Roma, confiscati beni al boss della ‘Ndrangheta Domenico Scarfone

di Redazione

I militari del comando provinciale della Guardia di Finanza di Roma hanno eseguito un provvedimento di sequestro emesso dalla Sezione specializzata Misure di Prevenzione del tribunale ordinario di Roma su richiesta della Direzione Distrettuale Antimafia capitolina, nei confronti di Domenico Scarfone, esponente apicale del clan ‘ndranghetista Mazzagatti-Polimeni-Bonarrigo, locale di Oppido Mamertina, recentemente condannato dalla Corte d’Assise di Palmi e detenuto dal novembre 2013.

In particolare, le indagini patrimoniali eseguite dai Finanzieri della Compagnia di Velletri hanno tratto origine dal provvedimento di fermo di indiziato di delitto emesso dalla Dda di Reggio Calabria nell’ambito dell’operazione “Erinni”, condotta nel 2013 dai Carabinieri di Reggio Calabria, per reati di associazione per delinquere di stampo mafioso, omicidi, intestazioni fittizie di beni e investimento di denaro di provenienza illecita nel mercato immobiliare romano.

Infatti, la cosca, cui il sessantenne calabrese apparteneva almeno dal 1989, ha investito, ed espanso i propri interessi in altre regioni, specialmente nel Lazio, proprio grazie alla “dinamicità imprenditoriale” del prevenuto e al fatto che lo stesso si fosse stabilito nel comune di Genzano di Roma da qualche decennio.

Ed è in particolare ai Castelli Romani, alle porte di Roma, che quest’ultimo riciclava prevalentemente le ingenti disponibilità frutto delle diverse attività criminali, provvedendo, grazie alla contiguità con avvocati e soggetti gravitanti nel modo delle aste giudiziarie e delle procedure fallimentari a trarre vantaggi dai pubblici incanti e ad assicurarsi beni che poi, con la collaborazione di una fitta rete di persone compiacenti, venivano intestati a terzi per occultarne la reale disponibilità.

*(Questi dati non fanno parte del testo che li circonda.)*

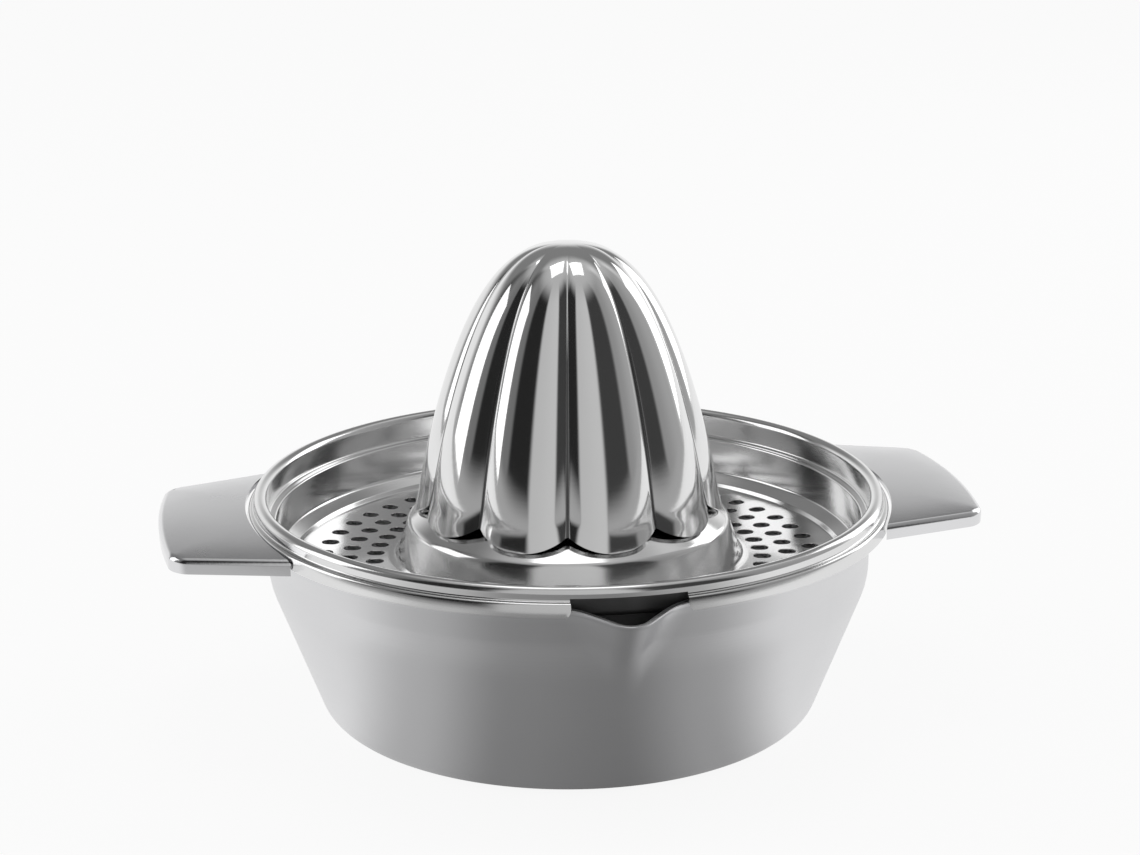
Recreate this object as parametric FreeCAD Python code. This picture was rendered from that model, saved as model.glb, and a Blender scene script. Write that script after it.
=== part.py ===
import FreeCAD, Part
import math
import os

# Hand citrus squeezer of pressed stainless steel: a deep-drawn juice bowl with a pouring lip,
# a strainer tray that hangs in it, a fluted reamer on the tray and two folded ear handles.
# Millimetres, +Z up, origin on the axis of the bowl at its underside.
# The lip points along -Y and the handles along X.

# Sheet of each piece
BOWL_SHEET = 0.8
TRAY_SHEET = 0.8
REAMER_SHEET = 0.8
HANDLE_SHEET = 0.9

# Bends of the pressed sheet: radius on the hollow side, drawn in flats of about one length
SHARP = None
BASE_BEND = 4.2
PLINTH_EDGE_BEND = 0.4
BEAD_BEND = 0
BEND_FLAT = 3.0

# Bowl, outer faces, with the drops measured down from its rim
COLLAR_RADIUS = 62.2
CONE_RUN = 11.1
NECK_FLARE = 1.7
CONE_TOP_DROP = 13.5
FLARE_BOTTOM_DROP = 7.7
FLARE_TOP_DROP = 2.7
RIM_EDGE = 0.6
RIM_EDGE_HEIGHT = 1.2

# Pouring lip, pressed out of the neck
LIP_REACH = 7.6
LIP_HALF_ANGLE = 48.0
LIP_TIP_RADIUS = 3.0
LIP_DEPTH = 13.4

# Strainer tray, with the drops measured down from its rim
TRAY_TO_BOWL_GAP = 0.3
TRAY_RIM_HEIGHT = 47.0
RIM_BEAD_WIDTH = 2.8
SKIRT_OVERHANG = 1.6
SKIRT_TOP_DROP = 2.45
SKIRT_DROP = 5.45
GROOVE_DROP = 2.75
LEDGE_DROP = 5.7
WALL_FOOT_DROP = 13.4
BAND_WIDTH = 2.7
BAND_DROP = 1.5
STEP_WIDTH = 0.5
FLOOR_DROP = 15.8
NOTCH_HALF_WIDTH = 11.0
NOTCH_DROP = 2.0
NOTCH_CORNER = 1.8

# Plinth in the middle of the tray
PLINTH_FOOT_RADIUS = 36.0
PLINTH_TOP_RADIUS = 33.8
PLINTH_EDGE_DROP = 1.3
REAMER_TO_PLINTH_GAP = 1.4
SEAT_HEIGHT = 7.0
REAMER_TO_SEAT_GAP = 0.05

# Strainer slots: rings of radial slots, every other ring set half a pitch round
SLOT_RINGS = 3
SLOTS_PER_RING = 48
PLINTH_TO_SLOTS = 4.4
SLOT_RING_SPACING = 5.4
SLOT_LENGTH = 3.4
SLOT_WIDTH = 2.3
SLOT_TURN = 3.1

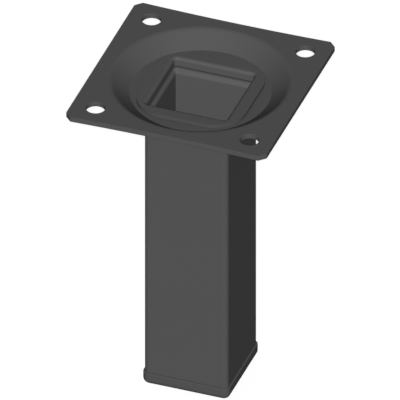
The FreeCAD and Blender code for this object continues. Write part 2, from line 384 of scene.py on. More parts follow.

Di particolare rilievo nella complessiva gestione del patrimonio illecitamente accumulato è la figura della ex moglie dello Scarfone che, nonostante l’intervenuta separazione, ha continuato, come ammesso dallo stesso, a “tenere la cassa”, tanto che anche la consorte è stata attinta dal provvedimento di custodia cautelare in carcere del 2013.

Considerati i plurimi elementi emersi sul conto del soggetto, sono stati eseguiti mirati approfondimenti economico-patrimoniali nei confronti di numerose persone fisiche e giuridiche, finalizzati alla ricostruzione dell’intero patrimonio nella disponibilità dello Scarfone, sia direttamente che indirettamente, non soltanto allo scopo di cristallizzare la ricchezza attualmente posseduta, ma anche per evidenziare le relative fonti di produzione e accertare, di conseguenza, l’evidente sproporzione esistente tra la consistenza patrimoniale e i redditi ufficialmente dichiarati al fisco.

La minuziosa ricostruzione operata ha consentito di ricondurre l’ingente patrimonio, apparentemente nella titolarità di altri soggetti (familiari e terzi compiacenti) alla reale disponibilità del proposto.

Particolarmente utili alle indagini patrimoniali sono risultate le evidenze acquisite dall’approfondimento delle indagini tecniche svolte nel predetto procedimento penale a carico del soggetto, incrociate con le molteplici informazioni disponibili alle banche dati in uso alla Guardia di Finanza.

I finanzieri della Compagnia di Velletri, grazie anche al supporto di altri Reparti del Corpo sul territorio nazionale, hanno dato esecuzione, nei giorni scorsi, alla misura di prevenzione patrimoniale emessa dal Tribunale di Roma e, contestualmente, a 20 perquisizioni locali disposte dalla Procura veliterna, provvedendo a cautelare: 27 immobili (ubicati nei comuni di Roma, Albano Laziale, Genzano di Roma, Ariccia e Lampedusa); elevate disponibilità finanziarie, azioni e obbligazioni societarie, per un valore complessivo di oltre 5 milioni di euro.